Social robot navigation to improve people comfort in collaborative navigation daily tasks

  1. Ginés Clavero, Jonatan
Dirigida por:
  1. Francisco Javier Rodríguez Lera Director
  2. Francisco Martín Rico Codirector/a

Universidad de defensa: Universidad Rey Juan Carlos

Fecha de defensa: 26 de julio de 2022

Tribunal:
  1. Paloma de la Puente Yusty Presidente/a
  2. Jose M Cañas Plaza Secretario/a
  3. Francisco Bellas Bouza Vocal

Tipo: Tesis

Teseo: 741777 DIALNET lock_openTESEO editor

Resumen

In recent years, robots have been moving from research laboratories to being part of everyday life in our homes and society.
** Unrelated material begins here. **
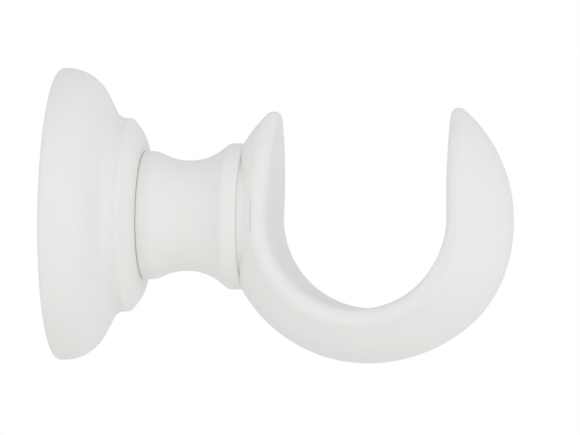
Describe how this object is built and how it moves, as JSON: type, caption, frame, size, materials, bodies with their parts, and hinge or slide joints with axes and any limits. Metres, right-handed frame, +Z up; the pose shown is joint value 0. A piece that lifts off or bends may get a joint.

This new reality creates everyday situations where humans interact and collaborate with robots. For such interactions to be satisfactory for humans, they must be natural, comfortable, and safe, mainly if we focus on human-robot interactions with mobile robots. The above conditions require developing robotic systems adaptive to a dynamic environment, such as an environment populated by people and to current social rules. So, the main goal of this thesis by compendium is propose a solution, which integrated into the robot control architecture, allows us to modify the robot behavior according the people's behavior with whom it shares space. There are four fields of study that compose the fundamental part of the proposed solution: Robot Navigation: the robot must navigate in dynamic environments reliably and safely, Human-Robot Interaction: responsible for handling the social systems, such as dialog or proxemics, to collect data from humans, Context Awareness, the robot has been aware of the environment and process it to generate knowledge. Finally, Cognitive Architecture orchestrates the behaviors following principles based on knowledge and/or human-like cognitive processes. The main contributions of the present dissertation are the development of a dynamic solution to represent people and their context in terms of personal space and the development of a novel proxemic zone to improve collaboration tasks between humans and robots, the cooperation zone. These contributions play a part in improving people's comfort during HRI behaviors and have enabled collaborative navigation actions, such as escorting or following a person. Furthermore, the empirical investigations performed in competition scenarios demonstrate the solution's validity and show that it is ready to be deployed in real environments.